Yesterday we decided to do a little something more interesting with our day of travel. We booked ourselves on a trek to La Fortuna that uses various modes of transport, bus, boat and horse.

 

We were picked up at our hotel and drove for about two hours to a bus stop along the edge of Lake Arenal. There we met our guide 'Nixon' who introduced us to our horses. Linda got the youthful frisky dude and I got the old and tired one. After rudametary instruction to both of us we started our journey. Nixon was the ultimate gentlemanly 'buchanero'. Through broken Spanish and English we chatted away as we ambled along the shores of Lake Arenal. He was full of information and showed us all manner of wildlife from monkeys, squirrels, ants, wasps, numerous birds (the colourful small ones to vultures) and took plenty of photos of us at especially picturesque spots. We rode for two and a half hours and then stopped for watermellon and pineapple at the shore. It was a nice pit stop as my ass was killing me!

 

Linda's previous horse riding experience, albeit limited, was obviously helping her! We continued our journey for 40 minutes before leaving Nixon and climbing under a few bushes to get to the boat to take us across the lake to La Fortuna.

On the boat we got a great view of the Volcano. It is almost always clouded over so we were very fortunate to have seen it almost completely clear.

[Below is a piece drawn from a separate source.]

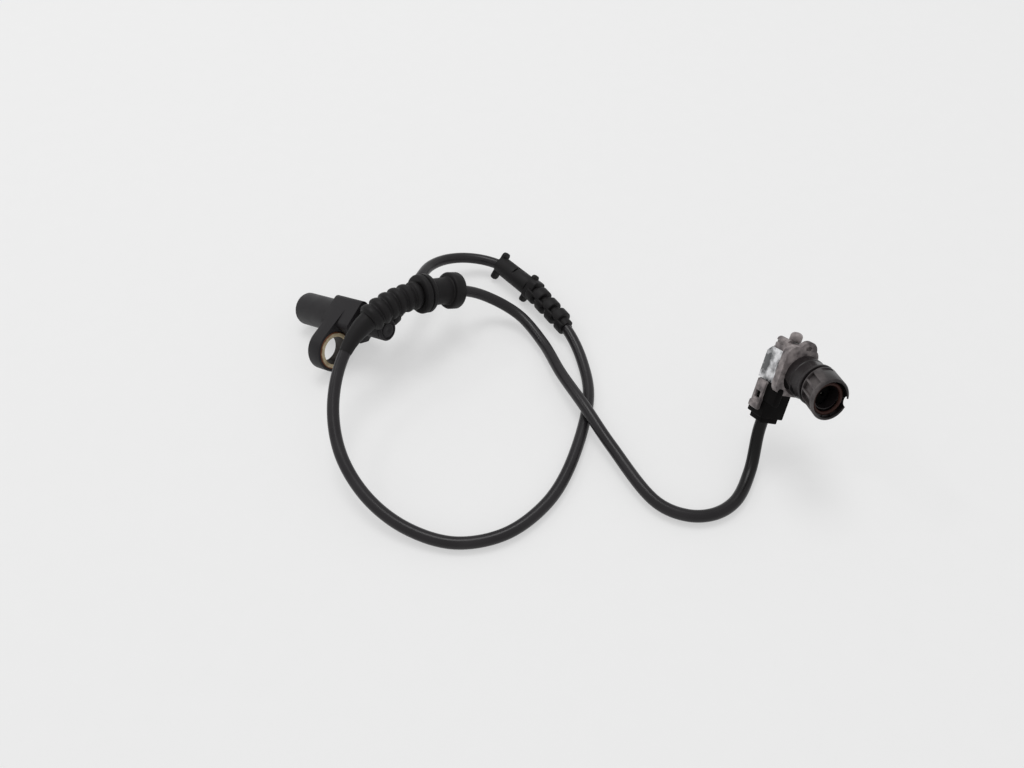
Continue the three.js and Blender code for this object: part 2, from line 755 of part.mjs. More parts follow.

Only a small fog remained over the crater but that is smoke more than cloud. A bus met us after our twenty minute boat ride and brought us the rest of the way to La Fortuna. We had only just started our journey when we came across a very tame Koati (a bit like a cross between a racoon and an anteater) on the road, we found out afterwards that they are sugar junkies and will come up to you for whatever sweet stuff you have.

There is a tri-athlon race on here today so accommodation is scarce. We went to a place called the '5 star backpacker hostel' which was supposed to be $10 per person but when we looked at the room they told us it was $50. We politely told them to go and jump and looked further. We went to a accommodation recommended by the Lonely Planet, "Hotel Dorothy". They were full but the very helpful owner, Noel, got us a room at the place next door and negotiated a rate fo $8 for the room for us.

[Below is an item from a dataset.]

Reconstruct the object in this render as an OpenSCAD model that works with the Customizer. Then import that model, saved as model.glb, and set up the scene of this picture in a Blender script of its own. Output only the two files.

We went into the room and were looking forward to a shower as we smelt of horse and natural odours! But when we saw the state of the apparatus that was heating the water in we decided that we didn't smell all that bad. The water passes through live electricity and looks more like an apparatus for torture than washing. We were still contemplating our next move (eating was a priority) when Noel from the hotel came to our room to tell us that if we wanted to see the volcano that we should do it then as it was erupting and quite clear. We took his advice and booked ourselves in on the next tour which gave us 45 minutes for food. A quick tasteless bite to eat and we were off again.

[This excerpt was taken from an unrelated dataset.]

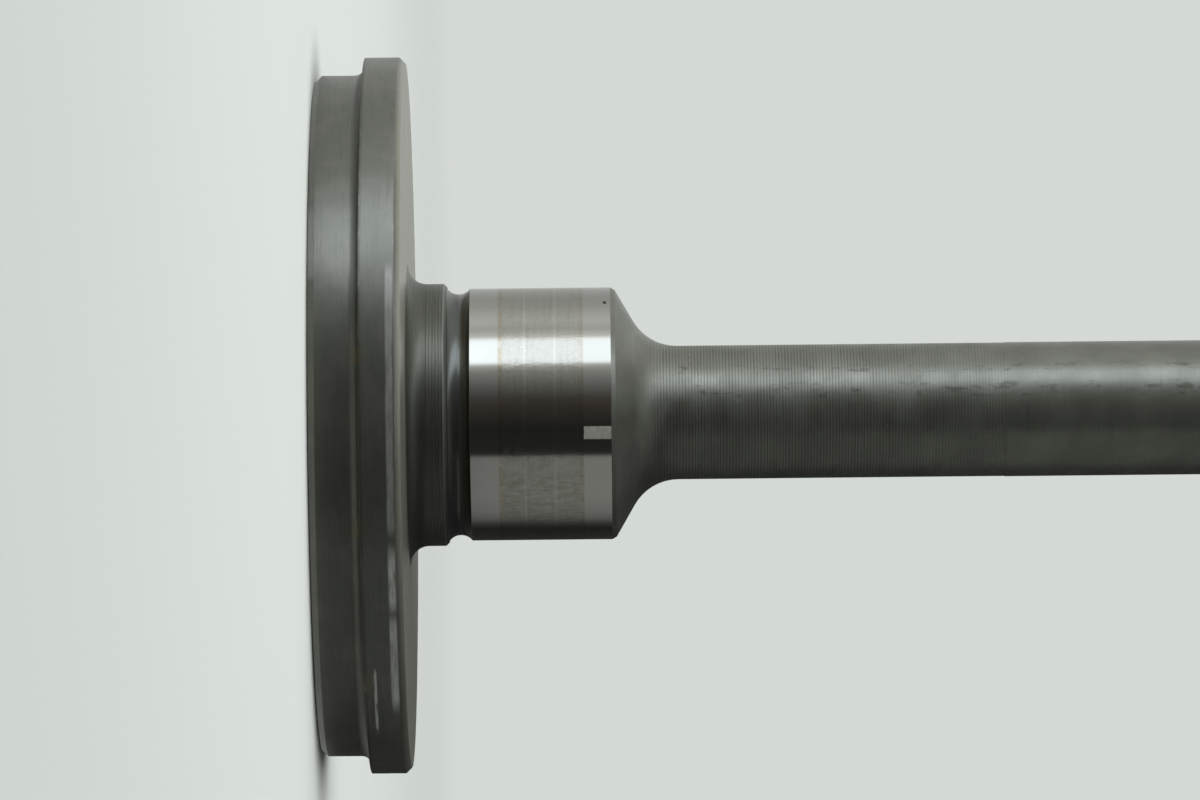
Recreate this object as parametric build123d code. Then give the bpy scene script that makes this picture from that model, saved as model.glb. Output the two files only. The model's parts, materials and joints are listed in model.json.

We arrived to the volcano park and headed off to break in our hiking boots. Along the way we saw more howler monkeys but we are beginning to get used to seeing them so didn't get very excited. Our tour guide was great and showed us all kinds of local points of interest. He showed us the tallest tree in CR which the Mayan people felt had spiritual powers. They buried their dead at its feet and their spirits were said to live on in its body. Before we started we were told to look out for snakes and not to touch anything without getting clearance from them (safe enough there). There are so many different flora and fauna that are harmful to humans that it would be best to check before touching anything at all. We hiked for about 1 km, stopping here and there to listen to lava flow and to be told about points of interst along the way. Along the way we came across another family of howlers. They didn't like us being underneath them so one of they threw its 'pooh' at us. God bless their healthy insides, it was a good size and would have hurt us if they got a direct hit. Thankfully their aim isn't as well developed as the rest of them.

We stopped at the point where lava came to during the 1992 eruption. At this point the tour guide spoke about nourishment for humans that can be found occurring naturaly in the forest. He first showed a plant that tastes like asparagus and then knocked on a rock beside it to encourage little termites to emerge. He said that they tasted like carrots so someone in the group suggested he eat one. He agreed if he had a volunteer to do it with him. Well...I am on a voyage of discovery and enlightenment so I stepped up to the challenge. I had to put a finger on the rock and wait for one to crawl on me. I looked at the size of it and thought I would need at least two to get a 'proper taste'. Sure enough, they taste like vegetables! Linda wasn't all that amorous towards me after that, I needed toothpaste first.

We continued further through the park until we were about 2 km from the crater, the noises grew louder and the light faded. We stopped here for 45 minutes and sat on some old hardened lava watching the sunset. We had a great view of the sunset over the lake behind us and ahead of us the smoke coming from lava falling down the mountain. We had to wait until almost nightfall before the red lava became visible to the naked eye. It was amazing to think that we were viewing the formation of rock and that the earths crust was in such turmoil under our feet. Volcan Arenal is the third most active volcano after Mt. Etna in Italy and Kilauea in Hawaii.

We turned around and made our way via flashlight back through the forest to the buses. As we walked through the forest we were surrounded by lots of little fireflies and were exposed to the strange sounds of the jungle. The bus brought us back closer to town and into the 'baldi termi' natural springs. These baths are filled with hot water from springs heated by the volcano. The pools are in divided into 10, all in increasing variants of temperature. We went into the first one that was nice, the second was warm and after that they became increasing difficult to get into. You had to slowly sink into them paying close attention to how your various body parts reacted to the heat. No.10, which is the hottest, was insane. We stuck our finger into it and with a reflex reaction yanked it out. You could cook lobster in it. We only stayed in the baths for an hour and got a quick bite to eat. More pasta and no meat, we are craving what we can't have! Linda had a guest in here dinner, a moth flew directly into it and jumped around a bit after she had taken about 10 bites, so she was done!